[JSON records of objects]
-=-=-

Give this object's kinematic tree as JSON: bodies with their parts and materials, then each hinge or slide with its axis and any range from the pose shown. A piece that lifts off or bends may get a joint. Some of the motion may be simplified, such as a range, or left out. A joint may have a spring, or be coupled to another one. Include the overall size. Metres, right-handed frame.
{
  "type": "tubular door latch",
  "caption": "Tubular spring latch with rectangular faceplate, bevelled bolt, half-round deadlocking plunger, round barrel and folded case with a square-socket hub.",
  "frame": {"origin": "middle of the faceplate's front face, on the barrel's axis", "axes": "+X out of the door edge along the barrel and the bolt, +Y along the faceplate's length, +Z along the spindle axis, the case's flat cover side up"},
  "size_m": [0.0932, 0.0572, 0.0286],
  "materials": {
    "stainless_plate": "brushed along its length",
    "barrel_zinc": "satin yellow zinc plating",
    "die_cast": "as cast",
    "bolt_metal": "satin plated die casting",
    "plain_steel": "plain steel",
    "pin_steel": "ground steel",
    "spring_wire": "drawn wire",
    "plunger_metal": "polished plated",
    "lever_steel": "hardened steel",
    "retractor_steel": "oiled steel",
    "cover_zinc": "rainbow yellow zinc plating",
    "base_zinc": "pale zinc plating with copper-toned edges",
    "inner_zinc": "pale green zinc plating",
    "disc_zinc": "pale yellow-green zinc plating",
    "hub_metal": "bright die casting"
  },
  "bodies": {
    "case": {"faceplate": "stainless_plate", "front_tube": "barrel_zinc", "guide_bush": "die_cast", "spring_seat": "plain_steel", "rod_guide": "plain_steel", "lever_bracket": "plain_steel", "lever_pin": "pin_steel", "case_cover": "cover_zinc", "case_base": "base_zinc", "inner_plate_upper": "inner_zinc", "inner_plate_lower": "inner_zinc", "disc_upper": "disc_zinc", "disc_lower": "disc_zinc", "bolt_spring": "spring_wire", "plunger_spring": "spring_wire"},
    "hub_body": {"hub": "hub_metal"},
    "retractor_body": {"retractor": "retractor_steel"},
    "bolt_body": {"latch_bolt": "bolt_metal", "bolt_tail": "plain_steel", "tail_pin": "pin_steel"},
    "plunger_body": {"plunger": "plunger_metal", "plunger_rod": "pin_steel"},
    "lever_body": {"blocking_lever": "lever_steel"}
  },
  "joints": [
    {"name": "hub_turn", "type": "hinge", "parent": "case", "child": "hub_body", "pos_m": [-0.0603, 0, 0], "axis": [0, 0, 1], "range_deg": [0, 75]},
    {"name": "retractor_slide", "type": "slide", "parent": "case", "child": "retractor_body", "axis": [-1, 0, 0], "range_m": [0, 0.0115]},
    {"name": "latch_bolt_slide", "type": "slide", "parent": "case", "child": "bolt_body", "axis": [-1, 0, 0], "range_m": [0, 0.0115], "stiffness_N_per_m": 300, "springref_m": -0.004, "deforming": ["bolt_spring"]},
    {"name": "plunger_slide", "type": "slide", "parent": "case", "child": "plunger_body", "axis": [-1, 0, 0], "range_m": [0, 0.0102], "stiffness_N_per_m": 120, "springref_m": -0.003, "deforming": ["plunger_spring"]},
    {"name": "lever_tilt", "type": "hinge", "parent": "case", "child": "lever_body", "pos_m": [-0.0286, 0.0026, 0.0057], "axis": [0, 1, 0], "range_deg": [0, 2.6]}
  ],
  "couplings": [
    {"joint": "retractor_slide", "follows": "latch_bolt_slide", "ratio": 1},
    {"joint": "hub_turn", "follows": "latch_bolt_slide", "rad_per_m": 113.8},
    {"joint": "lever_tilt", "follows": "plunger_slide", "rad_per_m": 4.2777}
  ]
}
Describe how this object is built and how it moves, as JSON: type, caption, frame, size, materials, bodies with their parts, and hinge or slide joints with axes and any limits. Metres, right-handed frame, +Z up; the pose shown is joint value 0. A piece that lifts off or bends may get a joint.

-=-=-

» **What the task requires**: Make a verbatim copy of every entry shown above.

» **Complete output**:
Give this object's kinematic tree as JSON: bodies with their parts and materials, then each hinge or slide with its axis and any range from the pose shown. A piece that lifts off or bends may get a joint. Some of the motion may be simplified, such as a range, or left out. A joint may have a spring, or be coupled to another one. Include the overall size. Metres, right-handed frame.
{
  "type": "tubular door latch",
  "caption": "Tubular spring latch with rectangular faceplate, bevelled bolt, half-round deadlocking plunger, round barrel and folded case with a square-socket hub.",
  "frame": {"origin": "middle of the faceplate's front face, on the barrel's axis", "axes": "+X out of the door edge along the barrel and the bolt, +Y along the faceplate's length, +Z along the spindle axis, the case's flat cover side up"},
  "size_m": [0.0932, 0.0572, 0.0286],
  "materials": {
    "stainless_plate": "brushed along its length",
    "barrel_zinc": "satin yellow zinc plating",
    "die_cast": "as cast",
    "bolt_metal": "satin plated die casting",
    "plain_steel": "plain steel",
    "pin_steel": "ground steel",
    "spring_wire": "drawn wire",
    "plunger_metal": "polished plated",
    "lever_steel": "hardened steel",
    "retractor_steel": "oiled steel",
    "cover_zinc": "rainbow yellow zinc plating",
    "base_zinc": "pale zinc plating with copper-toned edges",
    "inner_zinc": "pale green zinc plating",
    "disc_zinc": "pale yellow-green zinc plating",
    "hub_metal": "bright die casting"
  },
  "bodies": {
    "case": {"faceplate": "stainless_plate", "front_tube": "barrel_zinc", "guide_bush": "die_cast", "spring_seat": "plain_steel", "rod_guide": "plain_steel", "lever_bracket": "plain_steel", "lever_pin": "pin_steel", "case_cover": "cover_zinc", "case_base": "base_zinc", "inner_plate_upper": "inner_zinc", "inner_plate_lower": "inner_zinc", "disc_upper": "disc_zinc", "disc_lower": "disc_zinc", "bolt_spring": "spring_wire", "plunger_spring": "spring_wire"},
    "hub_body": {"hub": "hub_metal"},
    "retractor_body": {"retractor": "retractor_steel"},
    "bolt_body": {"latch_bolt": "bolt_metal", "bolt_tail": "plain_steel", "tail_pin": "pin_steel"},
    "plunger_body": {"plunger": "plunger_metal", "plunger_rod": "pin_steel"},
    "lever_body": {"blocking_lever": "lever_steel"}
  },
  "joints": [
    {"name": "hub_turn", "type": "hinge", "parent": "case", "child": "hub_body", "pos_m": [-0.0603, 0, 0], "axis": [0, 0, 1], "range_deg": [0, 75]},
    {"name": "retractor_slide", "type": "slide", "parent": "case", "child": "retractor_body", "axis": [-1, 0, 0], "range_m": [0, 0.0115]},
    {"name": "latch_bolt_slide", "type": "slide", "parent": "case", "child": "bolt_body", "axis": [-1, 0, 0], "range_m": [0, 0.0115], "stiffness_N_per_m": 300, "springref_m": -0.004, "deforming": ["bolt_spring"]},
    {"name": "plunger_slide", "type": "slide", "parent": "case", "child": "plunger_body", "axis": [-1, 0, 0], "range_m": [0, 0.0102], "stiffness_N_per_m": 120, "springref_m": -0.003, "deforming": ["plunger_spring"]},
    {"name": "lever_tilt", "type": "hinge", "parent": "case", "child": "lever_body", "pos_m": [-0.0286, 0.0026, 0.0057], "axis": [0, 1, 0], "range_deg": [0, 2.6]}
  ],
  "couplings": [
    {"joint": "retractor_slide", "follows": "latch_bolt_slide", "ratio": 1},
    {"joint": "hub_turn", "follows": "latch_bolt_slide", "rad_per_m": 113.8},
    {"joint": "lever_tilt", "follows": "plunger_slide", "rad_per_m": 4.2777}
  ]
}
Describe how this object is built and how it moves, as JSON: type, caption, frame, size, materials, bodies with their parts, and hinge or slide joints with axes and any limits. Metres, right-handed frame, +Z up; the pose shown is joint value 0. A piece that lifts off or bends may get a joint.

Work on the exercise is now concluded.